Robot Control through Virtual Reality: A Look at the Present, Potential and Future Applications
Immersive media and entertainment aren't the only applications demonstrated by Virtual Reality (VR) technology. In fact, an often-overlooked one is the capacity to provide an intuitive interface for controlling real-world devices; primarily, robots. It may seem straightforward to realize, but consider what's in development, and, chances are, you'll see there's broad range of potential applications - likely in the foreseeable future.
Already there has been plenty of demonstrations of VR technology being used as an intuitive interface. 219 Design, for instance, has shown a simple proof-of-concept, where they controlled a 3D-printed, small, robotic arm through VR. The arm would have a virtual image, or 'proxy,' of it displayed through a VIVE headset, which the viewer could 'grab' and 'move' around. Any movement made with the proxy would be mimicked by the real arm in real-time, allowing the person to 'directly' manipulate it. They could even teach it precise movements without requiring any form of coding.
A more complex example would be the Telesar V robot developed at the Keio University of Japan, which is a robotic puppet controlled through a VR 'suit.' The robot would not only mirror any upper body movements made by the pilot, but would be able to let him see, and even feel objects around him - yes, that means haptic feedback is involved. In effect, the pilot could have a robotic avatar operate in an entirely different location.
There are even VR controlled-drones, like FLYBi, which was funded in 2015 through Indiegogo and can let it's controller have a bird's eye-view of the world below. Countries such as Russia are also developing more militarized versions.

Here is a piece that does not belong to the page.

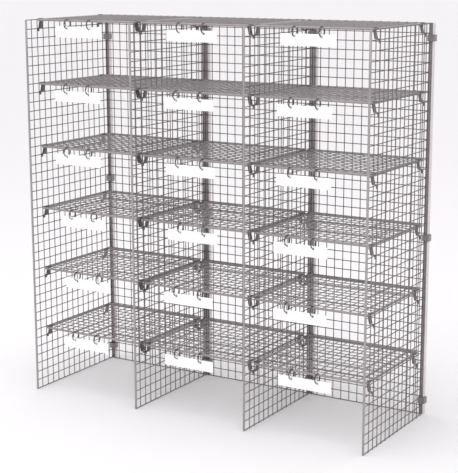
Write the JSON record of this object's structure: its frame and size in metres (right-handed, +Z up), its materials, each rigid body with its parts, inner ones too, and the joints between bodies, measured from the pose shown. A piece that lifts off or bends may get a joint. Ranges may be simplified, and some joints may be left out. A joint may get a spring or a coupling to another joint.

All these examples show only an inkling of the various applications this interfacing can have, with an obvious, major one being remote-controlled robots in dangerous environments. The Telesar V is one example, as one aim with it is to use it in Fukushima-style disasters, where radiation is just too hazardous to human presence. Although robots for such scenarios do currently exist, none of them have the motor coordination of a person, or in this case, as Telesar.
Johns Hopkin's Computational Interactive Robotics Laboratory is also aware of this application, as they've been researching an Immersive Virtual Robotics Environment (IRVE). IRVE runs along the similar lines as the 219 Design demonstration, where a person can control a robot in real-time via a virtual proxy; or allow them to work with an entirely simulated robot. The latter aspect would let people safely do routine check and programming on industrial robots, which are otherwise too dangerous to directly work with; while the former would be for scenarios like that of Telesar's.
Other applications for this interfacing could be education, medical use, communication via telepresence and more. The only limit to the possibilities is that of the human imagination.
The options will only become more apparent as we push the immersive envelope of VR. All of this shows what this form of interfacing is capable of. Plenty of industrial companies, institutes, and even hobbyists are aware of these useful applications this could have in society, and many have already demonstrated working prototypes. As VR becomes more refined and more easily accessible, we could end up seeing VR-controlled devices more prominently in the foreseeable future.